The couple brought in architect John James, who says his job was “to restore the original beauty of what an estate property should be.” The original early-1900s building had been added onto 40 or 50 years ago, incorporating parts salvaged from a nearby estate, including leaded glass in the family room and a classically designed sunroom with radius windows. James unified things with a new exterior of white-painted cedar shakes and natural cedar roof. To amplify light, he added and widened some windows and placed transoms above others. To pull that light through the assemblage of rooms, he widened doorways, too. A new portico gave the entry more presence, and building out porches and arbors “extended the house outdoors.” Finally, he renovated a carriage house, enlarging the first floor to accommodate the family’s cars and creating a guest apartment upstairs.

Inside, Frederick and his clients initially proceeded room by room, with things happening serendipitously.

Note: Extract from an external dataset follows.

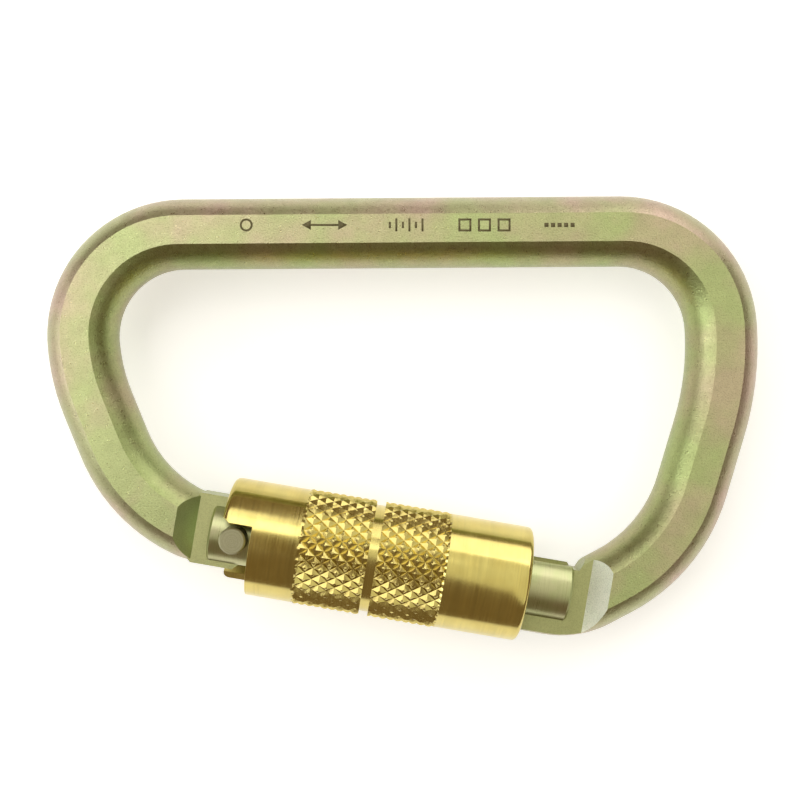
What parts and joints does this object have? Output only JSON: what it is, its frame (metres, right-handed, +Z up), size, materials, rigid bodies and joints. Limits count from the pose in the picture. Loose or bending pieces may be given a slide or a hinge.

For instance, one day Frederick was using the sunroom as a photo location to stage an ad for his studio. The wife became so enamored of the resulting aesthetics that she kept everything. But about one-third of the way through the project, says Frederick, “we had to step back and think about how to combine what we’d done with a cohesive look.”

Today, “it’s the anticolor house,” says Frederick. Taking their cue from cottages in the Hamptons and on Nantucket, where the family summers, they followed an all-white path. To rescue it from monotony, however, “there are lots of textures in the mix of whites, and bright color in the art,” explains the designer. There are also warm woods, natural hues of sea grass and jute, and “fashion-forward” touches such as lacquered ceilings and banisters.

Finally, working with the clients’ longtime gardener, Nelson Castro, landscape architect Carolle Huber created outdoor rooms that broke up the enormous sloping lawn. She did so using stone from a crumbling barn at the husband’s childhood family home in Pennsylvania. “It was done using old-world stonework methods,” Huber says of the walls, whose bases begin 42 inches below ground for stability. Then Huber and Castro filled in with Hamptons-Nantucket-like plantings of hydrangeas, grasses, roses and, for winter color and structure, boxwood.

“What started out as an hour of shopping evolved, five years later, into a project,” says Frederick. “It makes the case that not everything has to be done overnight. When they bought it, they loved what it could be; now they love what it’s become.”